Nur was macht ein geborener Intrigant, ein eiskalter Karrierist, eine charakterliche Null? Wie soll der bitte authentisch durchkommen? Um ein Minimum an beruflichem Erfolg zu haben, ist er doch dazu gezwungen, seine Defizite zu kaschieren. Authentisch klappt nur, wenn man von Natur aus eine soziale, gereifte und selbstbewusste Persönlichkeit ist – und das kommt nun mal nicht so oft vor in der freien Wildbahn.


Für alle anderen ist es unabdingbar, bei sich selbst zu beginnen. Es geht darum, egal mit welchen affirmativen Tricks, uns endlich anzunehmen und zu mögen, das lähmende Unterbewusstsein umzuprogrammieren, aktiv und permanent Selbstveränderung zu betreiben und uns so Schritt für Schritt auf die Schliche zu kommen. Erst nach dieser Mischtherapie aus Feuertaufe und Reifeprüfung wissen wir definitiv, was wir überhaupt empfinden, was wir anstreben, was uns antreibt. Erst danach sind all die diffusen Selbstzweifel und Missdeutungen ausgeräumt, ist unsere Position geerdet und zumindest eine Art Job-Identität definiert.

Eine solche Klarheit überträgt sich automatisch auf Kollegen und Vorgesetzte – egal, ob dies nun eine Frage der neu entdeckten Spiegelneuronen ist oder einfach nur eine der Menschenkenntnis. Wir alle spüren doch instinktiv, wenn jemand falsch spielt, lügt und dauerhaft gegen seine innere Wahrheit agiert. Eine solche Anti-Sinfonie in Mimik, Gestik, Körpersprache und sonstigem Signalchaos löst innerhalb von Sekunden ein archaisches Programm in uns aus. Wir brauchen uns bloß die so wahnsinnig "echten" Gefühle bei Oscar-Dankesreden oder die Scheinheiligkeiten politischer Sonntagsbekenntnisse in Erinnerung zu rufen.

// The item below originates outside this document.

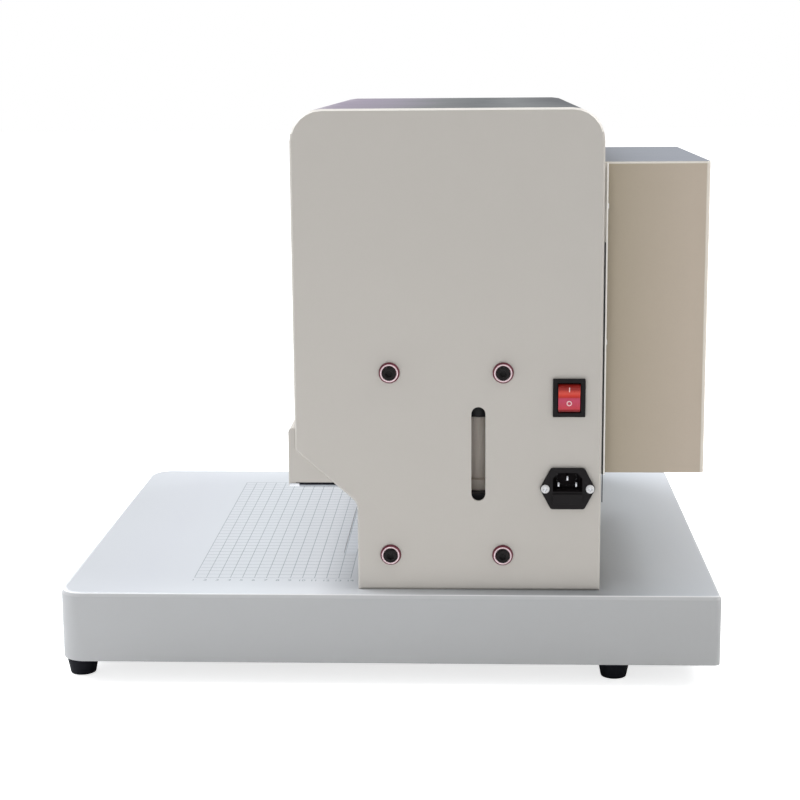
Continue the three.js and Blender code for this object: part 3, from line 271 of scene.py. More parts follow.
def make_materials():
    """All the finishes of the machine."""
    chosen = bpy.context.scene.machine_finishes
    # Powder coated steel: sprayed and baked, a satin skin with a faint orange peel about 1.5 mm across
    finish(
        "cabinet", "powder_coat_warm_grey", to_hex(chosen.cabinet), 0.42, grain=1.5, depth=0.03, tone=0.012,
        patch=120,
    )
    # The coat on bent and cut edges: paler as a painted highlight, and shinier
    finish("edge_highlight", "powder_coat_painted_highlight", "#f4f0e8", 0.3, grain=1.5, tone=0.03, patch=25)
    # A browner coat on the box, with painted shade deeper near the cabinet, painted highlights on its rear
    # and upper edges, and a painted reflection that darkens its top
    finish(
        "rear_box", "powder_coat_beige", to_hex(chosen.rear_box), 0.4, grain=1.5, depth=0.03, tone=0.015,
        patch=90, dust="#83878f",
        painted_light_bands=[(1, 172, 240, "#b0a48f"), (1, 250.8, 250.2, "#e4dccf"), (2, 416.6, 416.0, "#efe9de")],
    )
    # Wet sprayed enamel: smoother than the powder coat, so the table shows soft reflections
    MATERIALS["table"] = enamel_material(to_hex(chosen.table))
    # Printed rules: thin grey screen ink on the enamel
    finish("ink", "grey_screen_ink", "#98a0a4", 0.6, grain=0.3, depth=0.002, tone=0.05, patch=20)
    # Zinc plated sheet: crystalline patches in a dull metal
    finish("zinc", "zinc_plated_steel", "#9a9d9f", 0.45, grain=4, tone=0.08, patch=12, Metallic=1)
    # Black oxide: oiled, nearly black steel with a low sheen
    finish(
        "oxide", "black_oxide_steel", "#171313", 0.42, grain=0.4, tone=0.12, patch=6, Metallic=0.3,
        Specular_IOR_Level=0.3,
    )
    # Black painted frame steel: a duller coat with cast texture under it
    finish("frame", "black_painted_steel", "#17171a", 0.5, grain=1.2, depth=0.04, tone=0.1, patch=40)
    # Ground and chromed steel: fine rings left by the grinding wheel, drawn coarse enough to show
    finish(
        "chrome", "ground_chromed_steel", "#d8d5cf", 0.2, grain=6, tone=0.04, patch=30,
        streak=(1, 1, 12), Metallic=1,
    )
    # Column steel seen through the slot: satin, with long streaks of oil, and painted light in its near white
    # colour
    finish(
        "column", "oiled_satin_steel", "#f6eadd", 0.5, grain=9, tone=0.14, patch=50,
        streak=(14, 14, 0.6), Metallic=0.1,
    )
    # Machined steel: bright with tool marks
    finish(
        "machined", "machined_steel", "#a3a3a0", 0.34, grain=3, depth=0.02, tone=0.06, patch=25,
        streak=(0.5, 0.5, 6), Metallic=1,
    )
    # Stainless sheet: brushed along its length
    finish(
        "stainless", "brushed_stainless_steel", "#c2c4c6", 0.3, grain=8, depth=0.008, tone=0.05, patch=60,
        streak=(0.3, 8, 8), Metallic=1,
    )
    # Milled aluminium: pale, a little rough
    finish(
        "aluminium", "milled_aluminium", "#b9bbbd", 0.38, grain=2, depth=0.02, tone=0.05, patch=40,
        streak=(4, 0.6, 1), Metallic=1,
    )
    # Brass: yellow metal, turned
    finish(
        "brass", "turned_brass", "#b8934c", 0.28, grain=3, tone=0.06, patch=18, streak=(1, 1, 8),
        Metallic=1,
    )
    # Anodised aluminium, dyed maroon: a metallic red under a thin clear oxide
    finish(
        "maroon", "maroon_anodised_aluminium", "#72303f", 0.35, grain=0.5, depth=0.004, tone=0.08, patch=5,
        Metallic=0.5,
    )
    # The cup washer's turned rim: pale pink over its top
    finish("washer_rim", "pale_anodised_aluminium", "#ffe4e8", 0.3, grain=0.5, depth=0.004, tone=0.06, patch=4)
    # Bright zinc plate in the screws' crosses, on the guard's hem and on the inlet's blades
    finish(
        "bright", "bright_zinc_plated_steel", "#e6e8eb", 0.22, grain=1, depth=0.004, tone=0.02, patch=3,
        Metallic=0.9,
    )
    # Pan heads under white lacquer: matt, so they stay pale from all sides
    finish(
        "pan_head", "matt_white_lacquer", "#e7e7e7", 0.8, grain=1, depth=0.001, tone=0.005, patch=3,
        Specular_IOR_Level=0,
    )
    # Black moulded nylon: matt, spark-eroded mould grain
    finish(
        "black_plastic", "black_moulded_nylon", "#171415", 0.5, grain=0.35, depth=0.02, tone=0.06, patch=12,
        Specular_IOR_Level=0.2,
    )
    # The same nylon in a deep recess: duller, and a shade paler as painted light in the recess
    finish(
        "dark_cavity", "black_moulded_nylon_matt", "#241f20", 0.7, grain=0.35, depth=0.02, tone=0.05, patch=9,
        Specular_IOR_Level=0.15,
    )
    MATERIALS["rocker_red"] = rocker_material()
    # Red polycarbonate of the stop button: smooth, and light goes a little way into it
    finish(
        "red_plastic", "red_polycarbonate", "#b81f1a", 0.26, grain=2, depth=0.004, tone=0.03, patch=9,
        Subsurface_Weight=0.15, Subsurface_Scale=0.002,
    )
    # Green polycarbonate of the start button: smooth, under a thin clear coat
    finish(
        "green_plastic", "green_polycarbonate", "#2f8f4e", 0.26, grain=2, depth=0.004, tone=0.03, patch=7,
        Coat_Weight=0.3,
    )
    # Pad printed legend: white, tinted by the red round it
    finish("legend", "white_pad_print", "#f6d8d8", 0.45, grain=0.4, depth=0.002, tone=0.02, patch=3)
    # Nitrile rubber: black, matt, faintly blue
    finish(
        "rubber", "nitrile_rubber", "#0f1019", 0.72, grain=0.5, depth=0.03, tone=0.08, patch=10,
        Specular_IOR_Level=0.25,
    )
    # Timing belt: woven back under black polyurethane
    finish("belt", "black_polyurethane_belt", "#1c1c1e", 0.62, grain=0.9, depth=0.03, tone=0.07, patch=14)
    # Cutting strip of cast nylon: waxy, near the table's tone, with saw marks
    finish("nylon", "cast_nylon", "#d9dcdf", 0.45, grain=1.2, depth=0.02, tone=0.03, patch=20, streak=(1, 6, 1))
    # Pale moulded lip of the guard's edge strip
    finish("pale_lip", "pale_vinyl", "#b4bac1", 0.5, grain=0.6, tone=0.04, patch=12)
    # Dark enamel of the motors
    finish("motor", "dark_motor_enamel", "#3b3e43", 0.42, grain=1, depth=0.03, tone=0.05, patch=30)
    # Display window: smooth dark acrylic
    finish(
        "window", "smoked_acrylic", "#10151a", 0.08, grain=5, depth=0.001, tone=0.03, patch=30, Coat_Weight=0.5,
    )
    # Circuit board: glass fibre laminate under green solder mask
    finish("board", "green_solder_mask", "#1d5f3d", 0.35, grain=0.8, tone=0.1, patch=8)
    MATERIALS["film"] = film_material()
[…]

Wirkungsbewusst zu handeln, setzt die Kenntnis seiner Widersprüche, seiner Stärken und Defizite, seiner Emotionen und Unwägbarkeiten sowie den souveränen Umgang damit voraus. Und dann kann man sich jene egozentrischen Spleens leisten, für die schon Goethe plädierte: "Unsere kleinen Irrtümer und die kleinen Schwächen sind es, die uns gegenseitig liebenswert machen."